Prospect discovery call question patterns. When three consecutive enterprise prospects open the same discovery call with "I heard you're strong on [capability], but how do you handle [specific concern]," the concern framing is coming from an AI answer that the incumbent has influenced. That specific concern framing is what the incumbent's new content is injecting. Identify the query that's producing that concern framing and build direct proof that addresses it in verifiable, specific terms.
Running the full Read the Market · Build the Proof · Strengthen your Position · Compound the Gains loop weekly keeps these signals visible before they compound into a sustained position erosion. The challenger who is watching the surface weekly sees the incumbent's early moves when they're still generic and easy to out-specific. The challenger who checks quarterly sees the incumbent's moves when they've already consolidated.
7. Reframing the incumbent response
The frame that serves challengers best is not "the incumbent is attacking us" — it's "the incumbent has validated our position." Every move they make against you is proof that the work has been worth doing. Every comparison page they publish confirms that the query surfaces you've been building toward are surfaces that matter in the category.

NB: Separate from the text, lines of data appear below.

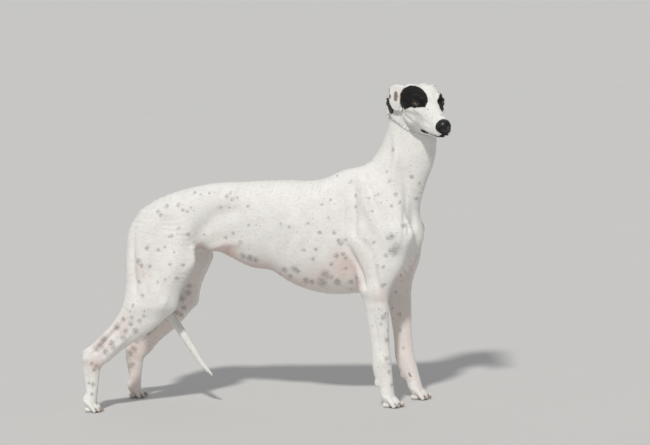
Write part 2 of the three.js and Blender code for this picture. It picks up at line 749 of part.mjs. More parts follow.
// Solids
const solidFrom = (positions, faces) =>
  new wasm.Manifold(new wasm.Mesh({ numProp: 3, vertProperties: positions, triVerts: faces }));
function solidOfGeometry(geometry) {
  const bare = new THREE.BufferGeometry();
  bare.setAttribute("position", geometry.getAttribute("position"));
  if (geometry.index) bare.setIndex(geometry.index);
  const merged = mergeVertices(bare, 1e-4);
  return solidFrom(new Float32Array(merged.attributes.position.array), new Uint32Array(merged.index.array));
}
const largest = (solid) => {
  const parts = solid.decompose();
  return parts.reduce((a, b) => (a.volume() > b.volume() ? a : b));
};
function geometryOf(solid) {
  const { vertProperties, triVerts } = solid.getMesh();
  const geometry = new THREE.BufferGeometry();
  geometry.setAttribute("position", new THREE.BufferAttribute(vertProperties, 3));
  geometry.setIndex(new THREE.BufferAttribute(triVerts, 1));
  geometry.computeVertexNormals();
  return geometry;
}

// A convex region bounded by planes; each plane is [point, normal], and keeps what lies along its normal
function region(planes, grow = 0) {
  let solid = solidOfGeometry(new THREE.BoxGeometry(4000, 4000, 4000));
  for (const [point, normal] of planes) {
    const n = unit(normal);
    solid = solid.trimByPlane(n, dot(point, n) - grow);
  }
  return solid;
}
const keepAbove = (solid, planes) =>
  planes.reduce((left, [point, normal]) => {
    const n = unit(normal);
    return left.trimByPlane(n, dot(point, n) + gap / 2);
  }, solid);
const flip = ([point, normal]) => [point, normal.map((x) => -x)];
const coarse = (low, high, size, triangles, field = flesh) => {
  const skin = thinned(skinOf(field, low, high, [size, size, size]), triangles);
  return solidFrom(skin.positions, skin.faces);
};

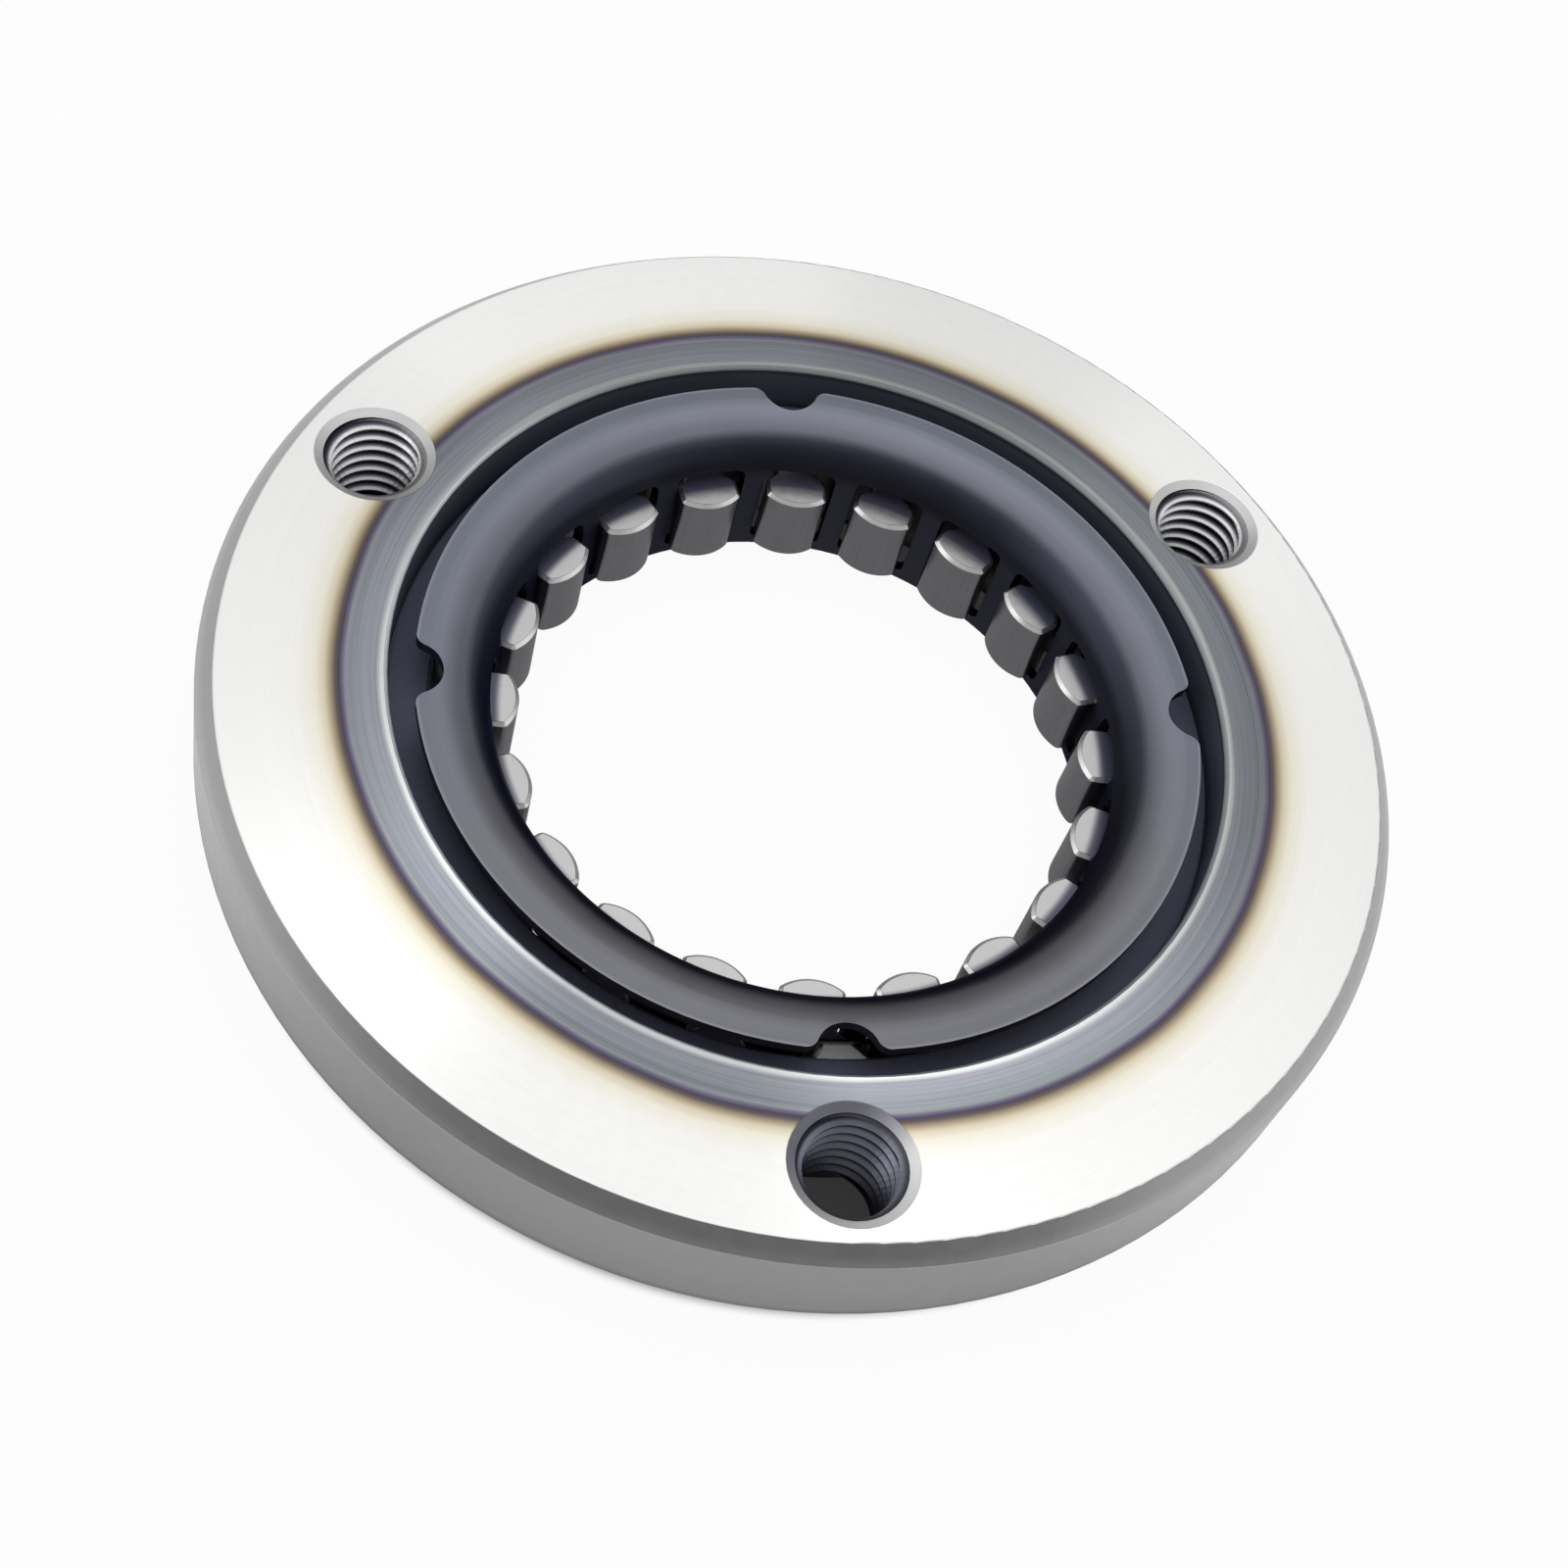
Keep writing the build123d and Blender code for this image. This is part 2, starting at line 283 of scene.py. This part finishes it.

The appropriate operational response is not defensive. It is to use the incumbent's response as a structured market intelligence input: which surfaces did they target, which criteria did they lead with, which query signals triggered their response. Feed those inputs directly into the next weekly proof-building cycle. The challenger who treats incumbent counter-moves as intelligence rather than threat is the one who compounds through the response rather than reacting to it.
By the time the incumbent's targeted comparison content is live and indexed, a challenger running weekly proof builds will have moved the surface twice. The incumbent is perpetually responding to a position you've already moved past. That's the structural advantage the loop creates — and it's the reason proof velocity, maintained consistently before the incumbent notices, determines who wins the surface after the fight begins.